Yoo’s group demonstrated a second deep-learning processor paired with an image sensor. The resulting gadget: a low-power, wearable badge that recognizes faces. This device relies on a specialized architecture that runs a convolutional neural network at 620 microwatts. That trickle of power is small enough for a coin cell battery to keep it running for more than 10 hours. In one demo, the KAIST system labeled photos with “Julia Roberts” and “pizza.” It can also spot Matt Damon, should the wearer ever come across him in person.

Another issue engineers delved into at ISSC was systems-level design. One way to save energy is to use low-power circuits to make initial decisions, then, when necessary, wake up relatively more power-hungry neural networks to do the heavy lifting. Anantha Chandrakasan’s lab at MIT presented a chip that uses a circuit to distinguish speech from other sounds. This circuit gates a neural network that can then recognize words. The MIT chip can perform tasks requiring a vocabulary of up to 145,000 words. It makes about one-fourth the number of word errors on a standardized test compared with the previous state-of-the-art system, while using about just one-third of the power of its predecessor.

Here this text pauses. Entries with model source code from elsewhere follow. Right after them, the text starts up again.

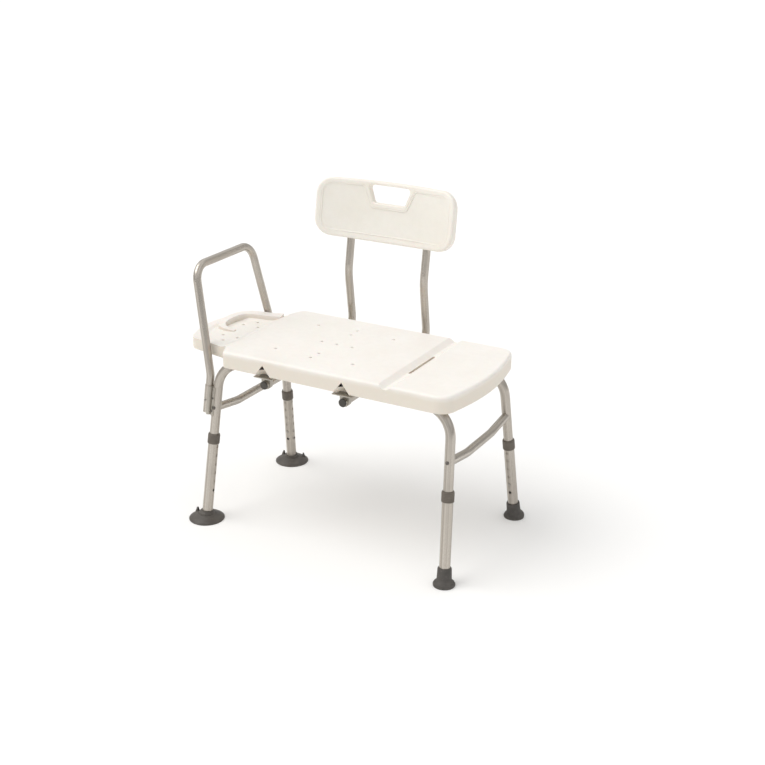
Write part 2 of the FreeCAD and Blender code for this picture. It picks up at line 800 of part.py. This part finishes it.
def bracket_screw(side, end, offset):
    head = turned([(0, -2.6), (2.4, -2.3), (4.0, 0), (1.95, 0), (1.95, 14), (0, 14)])
    return on_axis(head, Vec(post_x(side) + offset, end * bracket_y, 445.4), Vec(0, 0, 1))


def seat_screw(x, end):
    head = turned([(0, -3.4), (3.0, -3.0), (5.2, -0.6), (5.2, 0), (2.5, 0), (2.5, 37), (0, 37)])
    return on_axis(head, Vec(x, level_y(end), rail_z - frame_tube_r - 0.1), Vec(0, 0, 1))


# --- arm rail -------------------------------------------------------------------------
def rail_axis_point(end, s):
    """Beside the left leg at the same height along it, outboard."""
    return leg_point(-1, end, s) + across(leg_up(-1, end), Vec(-1, 0, 0)) * rail_out


def rail_low_point(end):
    return rail_axis_point(end, rail_low_s + 8.0)


def rail_points():
    points = []
    for end in (-1, 1):
        low = rail_low_point(end)
        axis = leg_up(-1, end)
        kink = low + axis * ((rail_kink_z - low.z) / axis.z)
        rise = rail_top_z - kink.z
        top = Vec(kink.x - rail_lean_out * rise, kink.y - end * rail_close_in * rise, rail_top_z)
        run = [low, kink, top]
        points += run if end < 0 else run[::-1]
    return points


def arm_rail():
    radii = {1: 70.0, 2: rail_corner_r, 3: rail_corner_r, 4: 70.0}
    tube = bent_tube(rail_points(), radii, slim_tube_r, tube_wall)
    for end in ENDS.values():
        tube = tube.cut(rod(rail_button_point(end), rail_button_axis(end), 20, hole_r))
    return tube


def rail_button_axis(end):
    return across(leg_up(-1, end), Vec(-0.25, end, 0))


def rail_socket(end):
    """Short tube that the arm rail drops into."""
    start = rail_axis_point(end, rail_low_s)
    axis = leg_up(-1, end)
    tube = pipe(start, axis, socket_length, frame_tube_r, slim_tube_r + slide_gap)
    return tube.cut(rod(rail_button_point(end), rail_button_axis(end), 20, hole_r))


def saddle_mid(end):
    return across(leg_up(-1, end), Vec(-1, 0, 0))


def rail_saddle(end):
    """Pressed strap that joins the socket to the leg: a half shell on each tube."""
    axis = leg_up(-1, end)
    thick = 2.0
    low = rail_low_s - 4.0
    length = socket_length + 4.0
    leg_start = leg_point(-1, end, low)
    socket_start = rail_axis_point(end, low)
    out = saddle_mid(end)
    hug_leg = rod(leg_start, axis, length, frame_tube_r + thick)
    hug_socket = rod(socket_start, axis, length, frame_tube_r + thick)
    face = axis.cross(out)
    block = Part.makeBox(rail_out - 5.0, 2 * (frame_tube_r + thick), length)
    matrix = FreeCAD.Matrix(
        out.x, face.x, axis.x, 0, out.y, face.y, axis.y, 0, out.z, face.z, axis.z, 0, 0, 0, 0, 1
    )
    block = block.transformGeometry(matrix)
    block.translate(leg_start - face * (frame_tube_r + thick))
    body = hug_leg.fuse(hug_socket).common(block)
    web = Part.makeBox(rail_out - 10, 6.0, length)
    web = web.transformGeometry(matrix)
    web.translate(leg_start + out * 5.0 - face * 3.0)
    body = body.fuse(web)
    body = body.cut(rod(leg_start - axis, axis, length + 2, frame_tube_r + 0.02))
    body = body.cut(rod(socket_start - axis, axis, length + 2, frame_tube_r + 0.02))
    body = body.cut(rod(brace_end(-1, end), brace_bolt_axis(end), 40, slim_tube_r + 1.0))
    body = body.cut(rod(brace_end(-1, end), brace_bolt_axis(end) * -1, 40, 6.5))
    for place in saddle_rivet_places(end):
        body = body.cut(rod(place - saddle_rivet_axis(end) * 4, saddle_rivet_axis(end), 30, 2.1))
    return max(body.Solids, key=lambda s: s.Volume)


def saddle_rivet_axis(end):
    """Rivets go in from outside, square to the leg."""
    out = saddle_mid(end)
    away = across(leg_up(-1, end), Vec(0, end, 0))
    return (out * 0.45 + away * 0.9).normalize()


def saddle_rivet_places(end):
    return [leg_point(-1, end, rail_low_s + k) for k in (10.0, 46.0)]


def saddle_rivet(end, place):
    axis = saddle_rivet_axis(end)
    outer = frame_tube_r + 2.2
    shape = turned([
        (0, frame_tube_r - 4.5), (2.9, frame_tube_r - 4.5), (2.9, frame_tube_r - tube_wall - 0.5),
        (2.05, frame_tube_r - tube_wall - 0.5), (2.05, outer), (4.0, outer), (3.2, outer + 1.3),
        (0, outer + 1.8),
    ])
    return on_axis(shape, place, axis)


# --- build ----------------------------------------------------------------------------
nodes = {
    "seat": seat(),
    "backrest": backrest(),
    "arm_rail": arm_rail(),
    "front_frame_tube": frame_tube(-1),
    "rear_frame_tube": frame_tube(1),
}

for side_name, side in SIDES.items():
    nodes["brace_" + side_name] = brace(side)
    nodes["back_post_" + side_name] = back_post(side)
    nodes["back_post_plug_" + side_name] = post_plug(side)
    nodes["back_button_" + side_name] = snap_button(
        post_button_point(side), Vec(0, 0, -1), slim_tube_r, slim_tube_r - tube_wall
    )
    nodes["back_button_spring_" + side_name] = snap_spring(
        post_button_point(side), Vec(0, 0, -1), Vec(0, -1, 0), slim_tube_r - tube_wall
    )
    for end_name, end in ENDS.items():
        corner = end_name + "_" + side_name
        axis = leg_up(side, end)
        nodes["leg_tube_" + corner] = leg_tube(side, end)
        nodes["leg_collar_" + corner] = collar(side, end)
        nodes["leg_button_" + corner] = snap_button(
            leg_point(side, end, button_s()), button_axis(side, end),
            leg_tube_r, frame_tube_r - tube_wall,
        )
        nodes["leg_button_spring_" + corner] = snap_spring(
            leg_point(side, end, button_s()), button_axis(side, end), axis, frame_tube_r - tube_wall
        )
        nodes["post_bracket_" + corner] = post_bracket(side, end)
        if side < 0:
            nodes["suction_foot_" + end_name] = suction_foot(side, end, tab_angles[end_name])
        else:
            nodes["rubber_tip_" + end_name] = rubber_tip(side, end)

for end_name, end in ENDS.items():
    nodes["rail_socket_" + end_name] = rail_socket(end)
    nodes["rail_saddle_" + end_name] = rail_saddle(end)
    nodes["rail_button_" + end_name] = snap_button(
        rail_button_point(end), rail_button_axis(end), frame_tube_r, slim_tube_r - tube_wall
    )
    nodes["rail_button_spring_" + end_name] = snap_spring(
        rail_button_point(end), rail_button_axis(end), leg_up(-1, end), slim_tube_r - tube_wall
    )

corners = [(side, end) for side in SIDES.values() for end in ENDS.values()]
nodes["brace_bolts"] = [brace_bolt(side, end) for side, end in corners]
nodes["brace_end_plugs"] = [brace_plug(side, end) for side, end in corners]
nodes["bracket_screws"] = [
    bracket_screw(side, end, offset)
    for side, end in corners
    for offset in (-bracket_boss_offset, bracket_boss_offset)
]
nodes["seat_screws"] = [seat_screw(x, end) for x, end in seat_boss_places()]
nodes["backrest_screws"] = [
    back_screw(side, place) for side in SIDES.values() for place in back_screw_places(side)
]
nodes["saddle_rivets"] = [
    saddle_rivet(end, place) for end in ENDS.values() for place in saddle_rivet_places(end)
]

os.makedirs("parts", exist_ok=True)
for name, shape in nodes.items():
    if isinstance(shape, list):
        shape = Part.makeCompound(shape)
    shape.translate(Vec(legs_centre_x, legs_centre_y, 0))
    shape.exportStep("parts/" + name + ".step")
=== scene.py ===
import json
import math

import bmesh
import bpy
from mathutils import Matrix, Vector

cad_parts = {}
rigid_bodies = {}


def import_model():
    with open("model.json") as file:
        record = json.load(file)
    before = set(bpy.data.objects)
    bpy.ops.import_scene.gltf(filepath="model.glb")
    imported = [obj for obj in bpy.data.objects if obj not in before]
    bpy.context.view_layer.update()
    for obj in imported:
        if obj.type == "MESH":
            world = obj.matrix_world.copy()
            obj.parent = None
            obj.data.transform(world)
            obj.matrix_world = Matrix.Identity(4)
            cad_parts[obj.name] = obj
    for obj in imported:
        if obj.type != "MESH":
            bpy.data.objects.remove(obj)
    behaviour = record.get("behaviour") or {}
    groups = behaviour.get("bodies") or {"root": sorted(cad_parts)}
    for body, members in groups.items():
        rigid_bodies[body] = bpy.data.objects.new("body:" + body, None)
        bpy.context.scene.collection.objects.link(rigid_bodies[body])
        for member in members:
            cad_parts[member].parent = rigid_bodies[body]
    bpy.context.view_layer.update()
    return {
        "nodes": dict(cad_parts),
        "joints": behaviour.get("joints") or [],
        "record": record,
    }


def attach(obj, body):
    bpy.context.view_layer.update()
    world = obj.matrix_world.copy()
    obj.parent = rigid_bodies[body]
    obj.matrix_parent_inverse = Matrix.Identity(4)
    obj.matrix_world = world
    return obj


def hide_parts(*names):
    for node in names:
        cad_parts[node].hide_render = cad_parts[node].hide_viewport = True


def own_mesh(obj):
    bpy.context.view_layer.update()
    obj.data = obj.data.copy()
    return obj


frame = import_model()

scene = bpy.context.scene
nodes = frame["nodes"]

# --- camera ---------------------------------------------------------------------------
AZIMUTH = math.radians(29.20)
ELEVATION = math.radians(21.61)
ROLL = math.radians(0.286)
CAMERA_PLACE = (1.6936, -2.8338, 1.697)
LENS = 61.774


def add_camera():
    data = bpy.data.cameras.new("camera")
    data.lens = LENS
    data.sensor_width = 36.0
    data.clip_end = 100.0
    camera = bpy.data.objects.new("camera", data)
    scene.collection.objects.link(camera)
    back = Vector((
        math.sin(AZIMUTH) * math.cos(ELEVATION),
        -math.cos(AZIMUTH) * math.cos(ELEVATION),
        math.sin(ELEVATION),
    ))
    level = Vector((math.cos(AZIMUTH), math.sin(AZIMUTH), 0.0))
    rise = back.cross(level)
    right = level * math.cos(ROLL) + rise * math.sin(ROLL)
    up = rise * math.cos(ROLL) - level * math.sin(ROLL)
    turn = Matrix((right, up, back)).transposed().to_4x4()
    camera.matrix_world = Matrix.Translation(CAMERA_PLACE) @ turn
    scene.camera = camera


# --- lights and floor -----------------------------------------------------------------
KEY_TOWARDS = (-0.62, -0.40, 1.0)
KEY_STRENGTH = 1.20
KEY_SPREAD = math.radians(45.0)
SKY_HORIZON = 0.36
SKY_ZENITH = 1.02
FLOOR_HALF_WIDTH = 30.0
FLOOR_COLOUR = (0.95, 0.95, 0.948, 1.0)


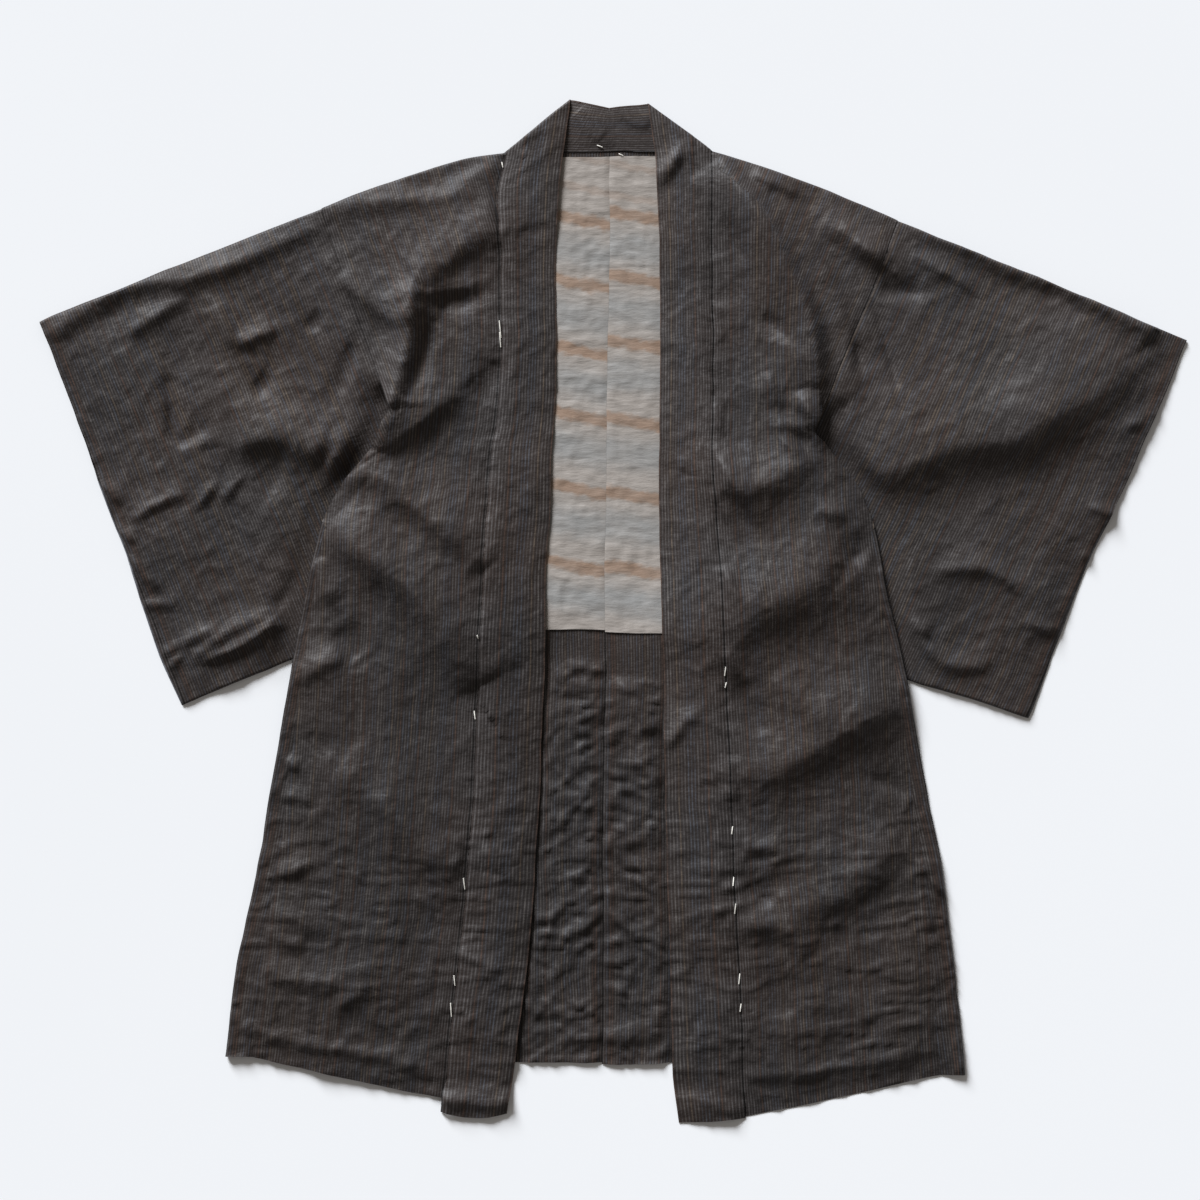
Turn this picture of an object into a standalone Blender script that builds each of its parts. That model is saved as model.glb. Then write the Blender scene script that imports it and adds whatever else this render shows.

The new chips presented last week, says Mehendale, show that “customized hardware is more efficient” for running neural networks. Training neural networks is another matter. Today, it must still be done on powerful computers. In coming years—perhaps next year—researchers will develop dedicated hardware for the deep learning training process, which will make that energy intensive process more efficient, says Panasonic’s Hashimoto.